=== GIVEN RECORDS ===

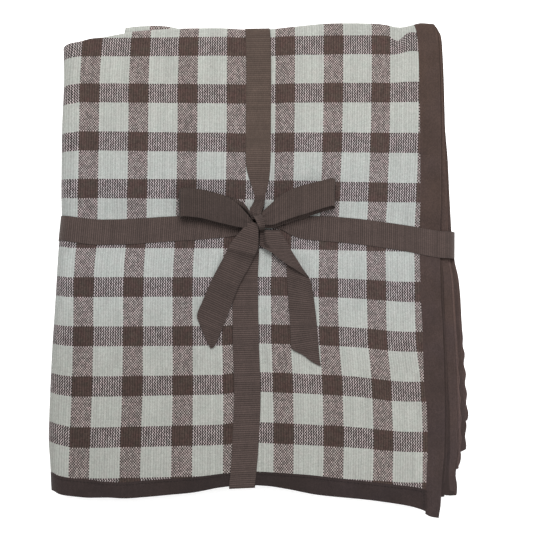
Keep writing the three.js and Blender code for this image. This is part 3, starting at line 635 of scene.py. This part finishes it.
# The sewn-on bands: plain brown, woven finer than the check. tone sets how light a band lies,
# and middle how much darker it is beside the tie. Below the top sheet each hem has a dark gap
# under the edge of the one that covers it, and all show a paler edge.
def bandMaterial(name, tone, middle=0.0):
    look = dict(
        pitch=0.95, brown=(0.0445, 0.0292, 0.0263), worn=(0.075, 0.055, 0.050), depth=0.2,
        stitchAt=2.6, stitchWide=0.5, stitchDark=0.42, turnedUnder=255, under=1.17, fall=0.6,
        middleAt=-0.015, gap=0.36, hem=0.16, secondRun=716, thirdRun=1186,
        covered=(0.12, 0.38, 0.05))
    fan = dict(start=0.145, wide=6.5, slope=78, least=6, most=23)
    shader = Shader(name)
    u, v = shader.place("flat")
    fromEnd, fromSide = shader.place("rim")
    across = u / look["pitch"] + 900
    down = v / (look["pitch"] * 1.15) + 900
    over = ((across.whole() + down.whole()) % 2).below(0.5)
    fromWarp = across.fromMiddle()
    fromWeft = down.fromMiddle()
    crown = weaveCrown(fromWarp, fromWeft, over, 0.4, 1, 0.9)
    crossing = shader.chance(across.whole() + 0.3, down.whole() + 0.7)
    fuzz = shader.noise((u, v, 3.0), 1.3, 4.0, 0.7)
    patch = shader.noise((u, v, 5.0), 0.05, 3.0)
    streak = shader.noise((u * 0.5, v * 0.02, 2.0), 1.0, 2.0)
    nearSeam = abs(fromEnd.most(abs(fromSide)) - look["stitchAt"]).below(look["stitchWide"])
    stitched = nearSeam * ((u + v) / 3.1).fraction().below(0.72)
    worn = fuzz.eased(0.45, 0.8) * 0.5
    colour = shader.blend(worn, look["brown"], look["worn"])
    x, y = shader.spot()
    cast = (shader.noise((u, v, 9.0), 0.035, 2.0) - 0.5) * 0.6 + (y + 0.07)
    shade = (0.68 + 0.32 * crown) * (0.85 + 0.3 * streak) * (0.72 + 0.56 * patch)
    shade = shade * (0.85 + 0.3 * crossing)
    shade = shade * (1 + (look["under"] - 1) * v.above(look["turnedUnder"]))
    shade = shade * (1 + look["fall"] * y)
    shade = shade * (1 - middle * (1 - abs(x - look["middleAt"]).eased(0.03, 0.1)))
    toHem = fromEnd + (bundle["right"] - seamX)
    # How far the hems fan out, in millimetres, and the share of it that covers this run
    fanned = ((fan["start"] - y) * fan["slope"] + fan["wide"]).least(fan["least"]).most(fan["most"])
    first, second, third = look["covered"]
    share = first + (second - first) * v.above(look["secondRun"])
    share = share + (third - second) * v.above(look["thirdRun"])
    gap = (toHem - fanned * share).eased(-1.4, -0.3) * v.above(look["turnedUnder"])
    shade = shade * (1 - look["gap"] * gap) * (1 + look["hem"] * (1 - toHem.eased(0.3, 1.1)))
    colour = colour * shader.vector(1 + cast * 0.15, 1 + cast * 0.02, 1 - cast * 0.35)
    colour = colour * (shade * tone * (1 - look["stitchDark"] * stitched))
    height = crown * 0.8 + fuzz * 0.4 - stitched * 0.8
    roughness = 0.92 + 0.06 * (fuzz - 0.5)
    return shader.finish(colour, roughness, height, look["depth"], 0.04, (1, 0.93, 0.88))


# The ribbon: fine ribs across it, a firm edge along each side, and a little sheen. The ribs
# lie flatter, and the brown is warmer, towards the far end.
def ribbonMaterial():
    look = dict(rib=2.04, half=12.5, edge=0.9, brown=(0.0428, 0.0297, 0.0264),
                edgeBrown=(0.031, 0.0225, 0.02), depth=0.5, flatter=0.45, warmer=0.1)
    shader = Shader("ribbed ribbon")
    u, v = shader.place("flat")
    wander = shader.noise((u * 0.08, v * 0.5, 0.0), 1.0, 2.0)
    phase = (v + (wander - 0.5) * 0.7) / look["rib"]
    fromRib = phase.fromMiddle()
    rib = 1 - fromRib * fromRib
    edge = abs(u).eased(look["half"] - look["edge"], look["half"] - look["edge"] * 0.4)
    thread = shader.chance((u * 3.2).whole(), phase.whole())
    row = shader.chance(phase.whole(), 3.0)
    patch = shader.noise((u * 0.1, v * 0.03, 1.0), 1.0, 3.0)
    fuzz = shader.noise((u, v, 2.0), 1.7, 3.0, 0.6)
    shade = shader.place("rim")[0]
    x, y = shader.spot()
    farEnd = y.eased(0.02, 0.14)
    rib = rib + (0.667 - rib) * look["flatter"] * farEnd.least(x.eased(0.12, 0.15))
    tone = shade * (0.5 + 0.68 * rib) * (0.85 + 0.3 * thread) * (0.78 + 0.44 * patch)
    tone = tone * (0.92 + 0.16 * fuzz) * (0.9 + 0.2 * row)
    colour = shader.blend(edge * 0.6, look["brown"], look["edgeBrown"])
    colour = colour * shader.vector(1.0, 1.0, 1 - look["warmer"] * farEnd) * tone
    height = rib * (1 - edge) * 0.8 + edge * 0.6 + thread * 0.12 + fuzz * 0.2
    roughness = 0.8 + 0.1 * (fuzz - 0.5)
    return shader.finish(colour, roughness, height, look["depth"], 0.05, (1, 0.92, 0.85))


checkCotton = checkMaterial()
bandCotton = bandMaterial("plain band cotton", 0.85)
lowerCotton = bandMaterial("plain lower band cotton", 1.24)
sideCotton = bandMaterial("plain side band cotton", 0.61, 0.24)
ribbed = ribbonMaterial()
print("materials made")


# The check panel, with stops in its hidden runs where a layer looks out
peekStops = (139, 137.5, 136, 123, 110, 102, 95, 85, 75)
clothSection = foldTwice(seamY, firstY, turnY, cloth["pitch"])
clothPath = foldTwice(-seamX, -firstX, -turnX, stripPitch, extra=peekStops)
checkCloth = foldedSheet("tablecloth", clothSection, clothPath, cloth["thick"], checkCotton)

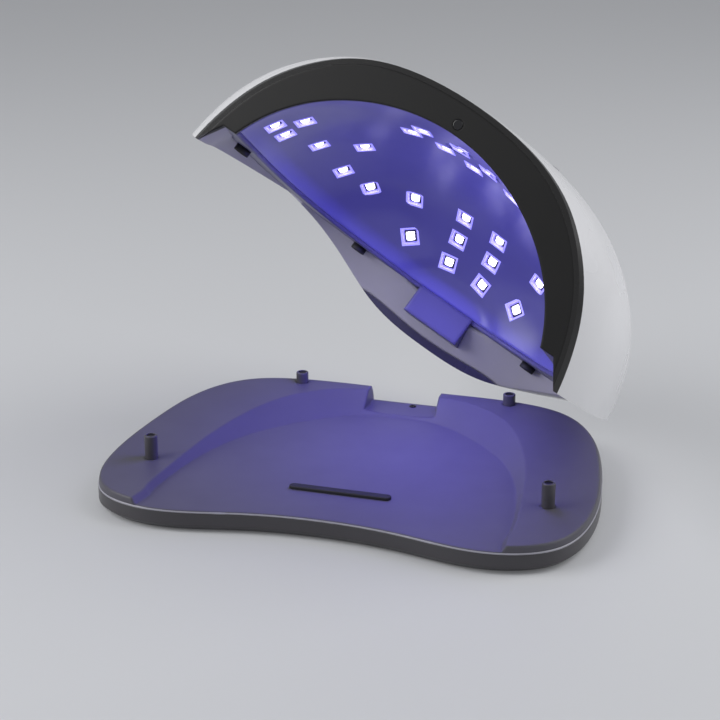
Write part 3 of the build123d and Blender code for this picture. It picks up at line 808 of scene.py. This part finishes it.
class LAMP_OT_inlet_pin(bpy.types.Operator):
    """Set the centre pin in the power inlet"""

    bl_idname = "lamp.inlet_pin"
    bl_label = "Inlet pin"

    def execute(self, context):
        # A point is (radius * cos(b), along, height + radius * sin(b)), with b once round the pin
        radii = PIN_PROFILE * context.scene.lamp_look.pin_radius
        lap = np.linspace(0, -2 * np.pi, PIN_AROUND, endpoint=False)
        grid = (len(PIN_ALONG), PIN_AROUND)
        rings = np.stack([radii[:, None] * np.cos(lap), np.broadcast_to(PIN_ALONG[:, None], grid),
                          INLET_HEIGHT + radii[:, None] * np.sin(lap)], axis=2)
        piece = mesh_piece("inlet_pin", tilted(rings.reshape(-1, 3)),
                           grid_faces(*grid, False, True), dark_steel())
        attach(piece, "dome")
        return {"FINISHED"}


class LAMP_OT_screws(bpy.types.Operator):
    """Seat the screws: six in the pan's counterbores and one in the notch of the tray"""

    bl_idname = "lamp.screws"
    bl_label = "Screws"

    def execute(self, context):
        finish = dark_steel()
        pan = turned(PAN_SCREW_RADII, PAN_SCREW_HEIGHTS, PAN_SCREW_PLACES)
        notch = turned(NOTCH_SCREW_RADII, NOTCH_SCREW_HEIGHTS, NOTCH_SCREW_PLACES)
        for name, (points, faces) in (("pan_screws", pan), ("notch_screw", notch)):
            piece = mesh_piece(name, points, faces, finish)
            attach(piece, "tray")
        return {"FINISHED"}


class LAMP_OT_post_collars(bpy.types.Operator):
    """Ring each strike plate with the rubber collar that centres the post's tip"""

    bl_idname = "lamp.post_collars"
    bl_label = "Post collars"

    def execute(self, context):
        points, faces = turned(COLLAR_RADII, COLLAR_HEIGHTS, COLLAR_PLACES)
        piece = mesh_piece("post_collars", tilted(points), faces, black_rubber())
        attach(piece, "dome")
        return {"FINISHED"}


class LAMP_OT_stage(bpy.types.Operator):
    """Set the floor, the soft lights, the LED light and the camera"""

    bl_idname = "lamp.stage"
    bl_label = "Stage"

    def execute(self, context):
        look = context.scene.lamp_look
        scene = context.scene
        scene.view_settings.view_transform = "Standard"
        self.make_floor(look)
        self.make_room()
        self.make_lights(look)
        camera = bpy.data.objects.new("camera", bpy.data.cameras.new("camera"))
        scene.collection.objects.link(camera)
        back = Vector((math.sin(CAMERA_AZIMUTH) * math.cos(CAMERA_ELEVATION),
                       -math.cos(CAMERA_AZIMUTH) * math.cos(CAMERA_ELEVATION),
                       math.sin(CAMERA_ELEVATION)))
        camera.data.lens = CAMERA_LENS
        camera.data.sensor_width = CAMERA_SENSOR
        camera.data.clip_start = CAMERA_NEAR
        camera.location = CAMERA_TARGET + back * CAMERA_DISTANCE
        camera.rotation_euler = (-back).to_track_quat("-Z", "Y").to_euler()
        scene.camera = camera
        return {"FINISHED"}

    def make_floor(self, look):
        """A wide plain floor at the level of the rubber feet's undersides."""
        material, tree, surface = shader("pale_matt_painted_floor", Roughness=0.55,
                                         Base_Color=(*look.floor_colour, 1))
        turn = np.array([(-1, -1), (1, -1), (1, 1), (-1, 1)]) * FLOOR_REACH
        corners = np.column_stack([turn, np.full(4, CAD_BOX[0][2])])
        floor = mesh_piece("floor", corners, [(0, 1, 2, 3)], material, False)
        surface.inputs["Emission Color"].default_value = (*look.floor_colour, 1)
        tree.links.new(self.seen_strength(tree, 0.0, FLOOR_SEEN),
                       surface.inputs["Emission Strength"])

    def make_room(self):
        """A plain pale room, whose light on things and whose look have strengths of their own."""
        world = bpy.data.worlds.new("soft_room")
        world.use_nodes = True
        room = world.node_tree
        background = room.nodes["Background"]
        background.inputs["Color"].default_value = linear("#E4E6EA")
        room.links.new(self.seen_strength(room, ROOM_LIGHTING, ROOM_SEEN),
                       background.inputs["Strength"])
        bpy.context.scene.world = world

    def seen_strength(self, tree, lighting, seen):
        """One strength for the light that falls on things and another where it is looked at."""
        rays = add_node(tree, "ShaderNodeLightPath").outputs
        plain = add_node(tree, "ShaderNodeMath", {"operation": "MAXIMUM"},
                         i0=rays["Is Camera Ray"], i1=rays["Is Glossy Ray"])
        either = add_node(tree, "ShaderNodeMath", {"operation": "MAXIMUM"},
                          i0=plain.outputs["Value"], i1=rays["Is Transmission Ray"])
        return add_node(tree, "ShaderNodeMapRange", Value=either.outputs["Value"], To_Min=lighting,
                        To_Max=seen).outputs["Result"]

    def make_lights(self, look):
        """Two large softboxes and the violet light of the LEDs inside the dome."""
        for name, place, power, size in SOFTBOXES:
            light = bpy.data.lights.new(name, "AREA")
            light.energy = power
            light.size = size
            lamp = bpy.data.objects.new(name, light)
            bpy.context.scene.collection.objects.link(lamp)
            lamp.location = place
            aim = SOFTBOX_AIM - lamp.location
            lamp.rotation_euler = aim.to_track_quat("-Z", "Y").to_euler()
        lit = bpy.data.collections.new("lit_by_leds")
        for thing in bpy.context.scene.objects:
            if thing.type == "MESH" and thing.name not in NOT_LIT_BY_LEDS:
                lit.objects.link(thing)
        turn = tilt_matrix()
        for name, kind, place, share in LED_LIGHTS:
            light = bpy.data.lights.new(name, kind)
            light.energy = look.glow_power * share
            light.color = look.glow_colour
            lamp = bpy.data.objects.new(name, light)
            bpy.context.scene.collection.objects.link(lamp)
            lamp.location = turn @ place
            lamp.rotation_euler = turn.to_euler()
            lamp.visible_camera = False
            lamp.visible_glossy = kind == "POINT"
            lamp.light_linking.receiver_collection = lit
            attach(lamp, "dome")
            if kind == "AREA":
                light.shape = "DISK"
                light.size = LED_WASH_WIDTH
            else:
                light.shadow_soft_size = LED_CAVITY_RADIUS


class LAMP_PT_panel(bpy.types.Panel):
    """The lamp's steps in the sidebar"""

    bl_idname = "LAMP_PT_panel"
    bl_label = "Nail lamp"
    bl_space_type = "VIEW_3D"
    bl_region_type = "UI"
    bl_category = "Nail lamp"

    def draw(self, context):
        for step in STEPS:
            self.layout.operator(step.bl_idname)
        for name in LampLook.__annotations__:
            self.layout.prop(context.scene.lamp_look, name)


STEPS = (LAMP_OT_finishes, LAMP_OT_led_sleeves, LAMP_OT_led_packages, LAMP_OT_led_lenses,
         LAMP_OT_tray_lip, LAMP_OT_numerals, LAMP_OT_inlet_pin, LAMP_OT_screws,
         LAMP_OT_post_collars, LAMP_OT_stage)


def register():
    """Registers the add-on's classes and its settings."""
    for part in (LampLook, *STEPS, LAMP_PT_panel):
        bpy.utils.register_class(part)
    bpy.types.Scene.lamp_look = bpy.props.PointerProperty(type=LampLook)


def unregister():
    """Takes the add-on's settings and classes away again."""
    del bpy.types.Scene.lamp_look
    for part in reversed((LampLook, *STEPS, LAMP_PT_panel)):
        bpy.utils.unregister_class(part)


def main():
    register()
    bpy.ops.lamp.finishes()
    bpy.ops.lamp.led_sleeves()
    bpy.ops.lamp.led_packages()
    bpy.ops.lamp.led_lenses()
    bpy.ops.lamp.tray_lip()
    bpy.ops.lamp.numerals()
    bpy.ops.lamp.inlet_pin()
    bpy.ops.lamp.screws()
    bpy.ops.lamp.post_collars()
    bpy.ops.lamp.stage()


if __name__ == "__main__":
    main()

===

SET TASK: Search the entries for the word "part", then gather every line that has it.

EXPECTED ANSWER:
Keep writing the three.js and Blender code for this image. This is part 3, starting at line 635 of scene.py. This part finishes it.
Write part 3 of the build123d and Blender code for this picture. It picks up at line 808 of scene.py. This part finishes it.
    for part in (LampLook, *STEPS, LAMP_PT_panel):
        bpy.utils.register_class(part)
    for part in reversed((LampLook, *STEPS, LAMP_PT_panel)):
        bpy.utils.unregister_class(part)